Não à toa, Klein deu ao título uma interrogação e parênteses: O tempo que passa(?). Com isso ele põe em cena um oximoro — a “passagem do tempo” — e aquilo a que se pode chamar de Lei nº 1 de Descartes: o fator dúvida. Pratica assim a ciência no cerne: por questionamento. Mais: traz dúvida sobre dúvida (durante a exposição ele desfiará coisa de sessenta perguntas). Talvez uma forma de fazer referência indireta a um dos gigantes de seu tronco: o austro-britânico Karl Popper, o filósofo da ciência que formulou o princípio prevalente e genial da falseabilidade (o qual rege que toda teoria só será crível se puder ser falsa, falível ou refutável, posto certezas ditas absolutas serem indicativo de pseudociência ou de dogmas, ponto).

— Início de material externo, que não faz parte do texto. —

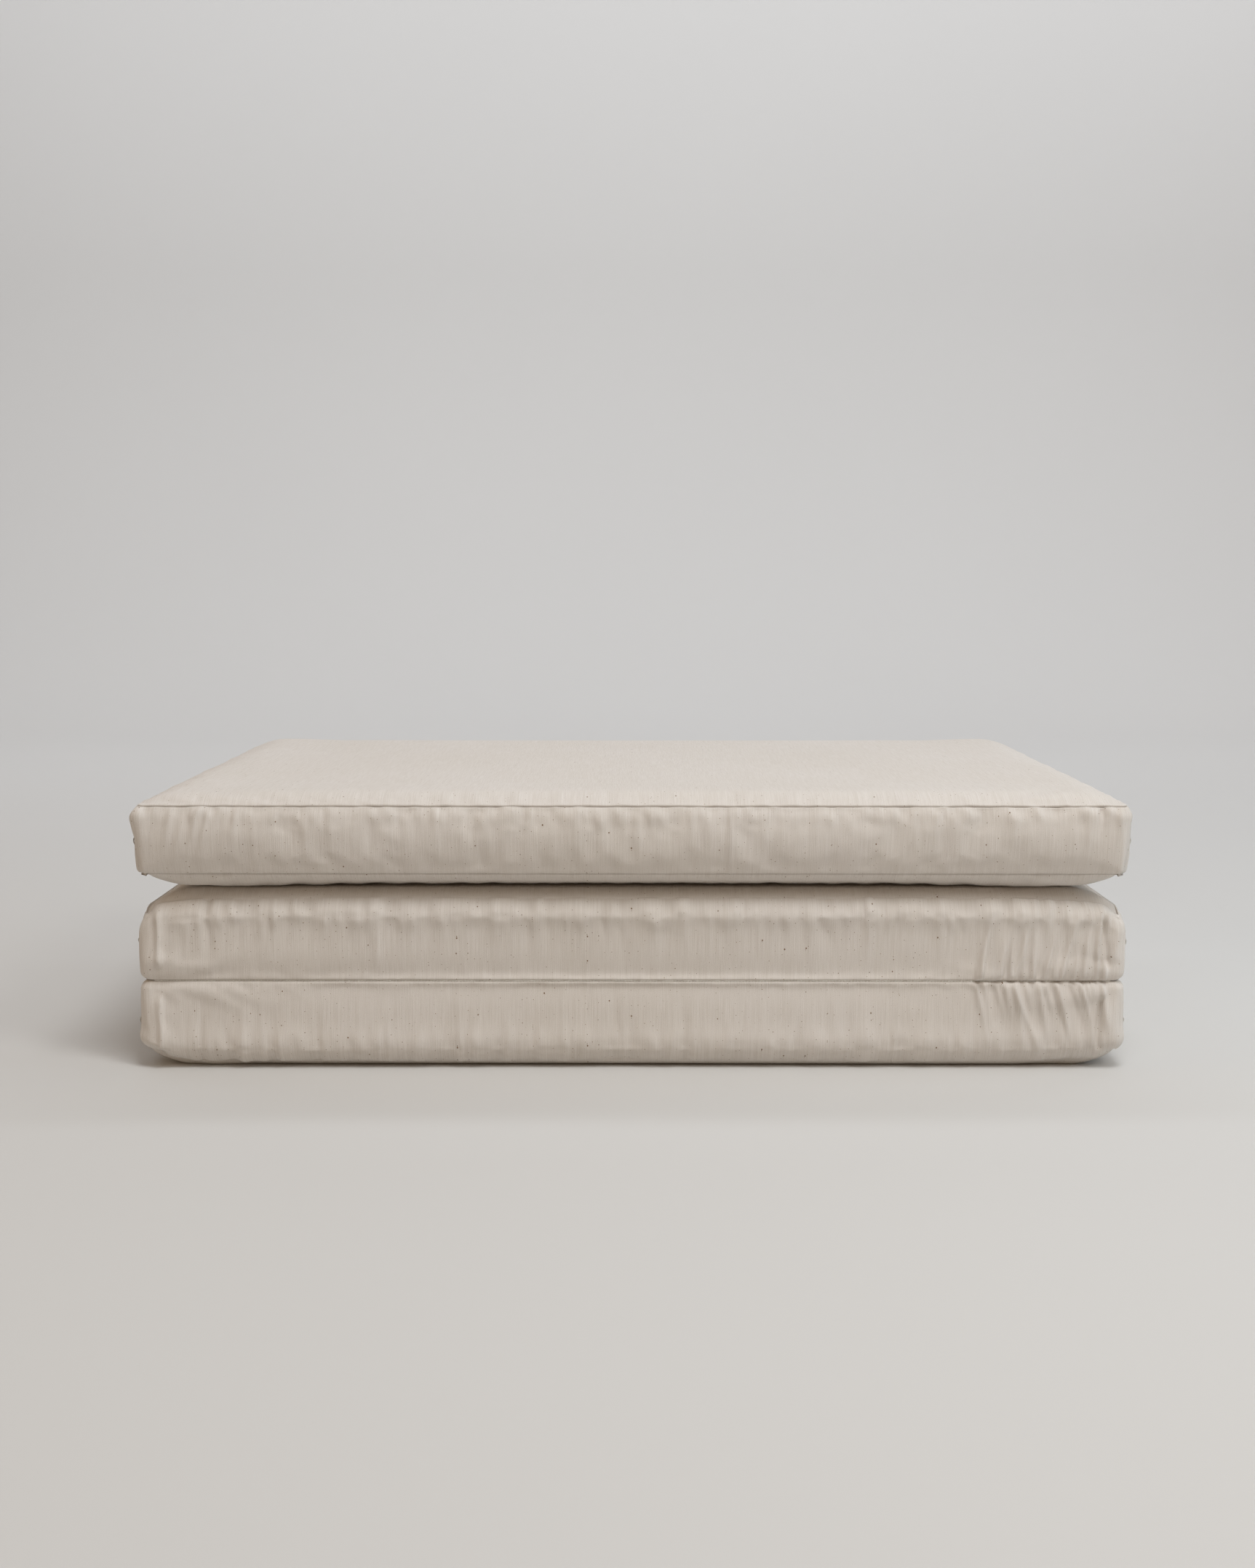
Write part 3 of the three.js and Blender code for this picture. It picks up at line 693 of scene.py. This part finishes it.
def cotton():
    """Unbleached plain weave: thick and thin threads along the cloth, a fine grain across them,
    slow changes of tone, brown flecks of seed in cells of random size, and painted shade at the seams."""
    material = bpy.data.materials.new("unbleached_cotton")
    material.use_nodes = True
    tree = material.node_tree
    link = tree.links.new
    shader = tree.nodes["Principled BSDF"]
    shader.inputs["Roughness"].default_value = 0.92
    shader.inputs["Specular IOR Level"].default_value = 0.18
    shader.inputs["Sheen Weight"].default_value = 0.12
    shader.inputs["Sheen Roughness"].default_value = 0.45
    weave = tree.nodes.new("ShaderNodeUVMap")
    weave.uv_map = "weave"

    def noise(scale, detail=3, roughness=0.6):
        """Noise over the cloth's own metres, with its own scale across and along the threads."""
        place = tree.nodes.new("ShaderNodeMapping")
        place.inputs["Scale"].default_value = (*scale, 1)
        texture = tree.nodes.new("ShaderNodeTexNoise")
        texture.inputs["Scale"].default_value = 1
        texture.inputs["Detail"].default_value = detail
        texture.inputs["Roughness"].default_value = roughness
        link(weave.outputs["UV"], place.inputs["Vector"])
        link(place.outputs["Vector"], texture.inputs["Vector"])
        return texture.outputs["Fac"]

    def tinted(colour, by, dark, light, low=0.3, high=0.7):
        """The colour multiplied by a ramp between two tints."""
        ramp_node = tree.nodes.new("ShaderNodeValToRGB")
        ramp_node.color_ramp.elements[0].position = low
        ramp_node.color_ramp.elements[0].color = (*dark, 1)
        ramp_node.color_ramp.elements[1].position = high
        ramp_node.color_ramp.elements[1].color = (*light, 1)
        mix = tree.nodes.new("ShaderNodeMix")
        mix.data_type = "RGBA"
        mix.blend_type = "MULTIPLY"
        mix.inputs[0].default_value = 1
        link(by, ramp_node.inputs["Fac"])
        link(ramp_node.outputs["Color"], mix.inputs[6])
        if isinstance(colour, tuple):
            mix.inputs[7].default_value = (*colour, 1)
        else:
            link(colour, mix.inputs[7])
        return mix.outputs[2]

    def flecks(cells, size, sparse):
        """1 inside small spots: nearer a cell's point than that cell's own random size."""
        place = tree.nodes.new("ShaderNodeMapping")
        place.inputs["Scale"].default_value = (cells, cells * 0.8, 1)
        cell = tree.nodes.new("ShaderNodeTexVoronoi")
        cell.voronoi_dimensions = "2D"
        cell.inputs["Scale"].default_value = 1
        split = tree.nodes.new("ShaderNodeSeparateColor")
        chance = tree.nodes.new("ShaderNodeMath")
        chance.operation = "POWER"
        chance.inputs[1].default_value = sparse
        radius = tree.nodes.new("ShaderNodeMath")
        radius.operation = "MULTIPLY"
        radius.inputs[1].default_value = size * cells
        inside = tree.nodes.new("ShaderNodeMath")
        inside.operation = "LESS_THAN"
        link(weave.outputs["UV"], place.inputs["Vector"])
        link(place.outputs["Vector"], cell.inputs["Vector"])
        link(cell.outputs["Color"], split.inputs["Color"])
        link(split.outputs["Red"], chance.inputs[0])
        link(chance.outputs["Value"], radius.inputs[0])
        link(cell.outputs["Distance"], inside.inputs[0])
        link(radius.outputs["Value"], inside.inputs[1])
        return inside.outputs["Value"]

    threads = noise((1300, 26), 2)
    slubs = noise((260, 7), 4)
    grain = noise((1900, 1900), 2)
    colour = tinted((0.830, 0.792, 0.756), noise((5, 4), 3), (0.97, 0.965, 0.95), (1.0, 1.0, 1.0))
    colour = tinted(colour, slubs, (0.965, 0.96, 0.95), (1.0, 1.0, 1.0))
    colour = tinted(colour, threads, (0.89, 0.875, 0.855), (1.0, 1.0, 1.0))
    colour = tinted(colour, grain, (0.87, 0.86, 0.845), (1.0, 1.0, 1.0))
    colour = tinted(colour, flecks(45, 0.0008, 5.0), (1.0, 1.0, 1.0), (0.34, 0.24, 0.16), 0.0, 1.0)
    colour = tinted(colour, flecks(90, 0.0005, 4.0), (1.0, 1.0, 1.0), (0.36, 0.26, 0.18), 0.0, 1.0)
    colour = tinted(colour, flecks(150, 0.00042, 3.0), (1.0, 1.0, 1.0), (0.46, 0.36, 0.27), 0.0, 1.0)
    # painted shade: the cloth is darkened along its seams, where the grooves hold shadow, by an attribute
    # set on each casing
    shade = tree.nodes.new("ShaderNodeAttribute")
    shade.attribute_name = "painted_seam_shade"
    colour = tinted(colour, shade.outputs["Fac"], (1.0, 1.0, 1.0), (0.34, 0.29, 0.24), 0.0, 1.0)
    link(colour, shader.inputs["Base Color"])
    height = tree.nodes.new("ShaderNodeMath")
    height.operation = "ADD"
    bump = tree.nodes.new("ShaderNodeBump")
    bump.inputs["Distance"].default_value = 0.00035
    bump.inputs["Strength"].default_value = 0.8
    link(threads, height.inputs[0])
    link(grain, height.inputs[1])
    link(height.outputs["Value"], bump.inputs["Height"])
    link(bump.outputs["Normal"], shader.inputs["Normal"])
    return material


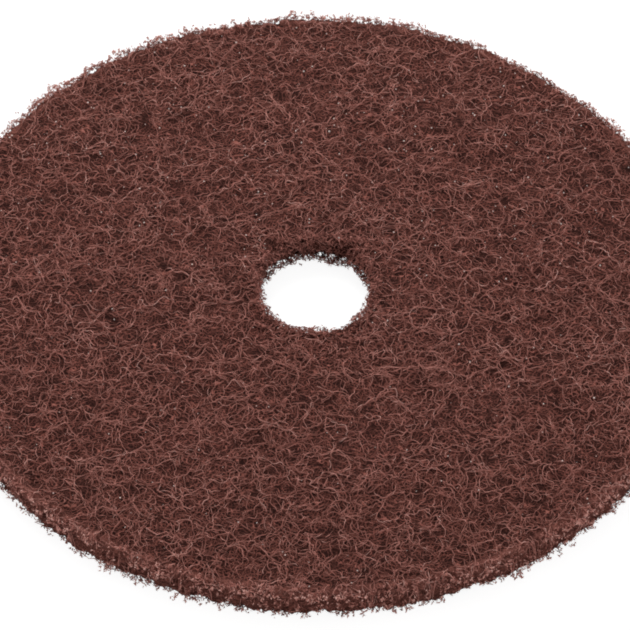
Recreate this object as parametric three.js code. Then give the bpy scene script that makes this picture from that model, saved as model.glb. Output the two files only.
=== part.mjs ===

Em ciência, duvidar não é contingência, é imperativo. E qual melhor propulsor no jardim das delícias intelectuais do que aquilo que Bruno Latour denominou, em bom latim, de libido sciendi (“furor pelo conhecimento”)? Pois é debruçada sobre o fascinante mundo da dúvida que a ciência progride, toma impulso e dá saltos. Na certeza ela se deixa distender os nós e se aquietar, numa navegação em calmaria, sem sobressaltos, por inércia. A esta, o físico alemão e filósofo da ciência Thomas Kuhn deu o nome de “ciência normal”, nela implicado um consenso da comunidade acadêmica. Já à primeira, chamou “ciência revolucionária”, aqui subentendida a tensão dos momentos em que convulsões conceituais estremecem parâmetros tidos como certos — até que se faça validar uma nova ordem científica e se institua nova normalidade provisória. Um ciclo, em eterno retorno.
Coube a um notável da escola francesa a distinção mais imagética, extraída de substância literária e própria de um savoir-vivre. Para François Jacob, geneticista e Nobel de medicina, uma é “ciência da noite”, outra é “ciência do dia”. Sendo esta a ciência consolidada, bem resolvida e segura de si, cumpridora das obrigações diárias, no jus ao descanso e a boas noites de sono; e aquela, a que não dorme, insone, inquieta, em eterna vigília e busca incansável — categoria sempre citada com especial apreço por cientistas de ímpeto, esses estranhos funâmbulos vocacionados ao risco e às alturas, dotados, conforme Latour, de “esprit de geométrie” e “esprit de finesse”.
Ora, alguma dúvida de que estudar o Tempo é dar-se ao inefável prazer de praticar a mais alta “ciência da noite”? Que digam as olheiras fundas de uma vigília sem fim. Em essência, é o que se infere do campo de pesquisa de Klein. O tempo que passa(?) é um livro de muitas leituras, uma rede delas. Grandes mistérios são assim, raciocínios elegantes são assim. Experiências estoicas de passagem, seja via razão científica (passus), seja via impasse humano (passio, conforme Didi-Huberman), adivinhe, também são assim. E teorias inconclusas, sendo as obras abertas que são, nem se fale, são muito, muito assim. E o Tempo, ai.
Estes textos foram realizados com o apoio do Instituto Serrapilheira
Matéria publicada na edição impressa #32 abr.2020 em março de 2020.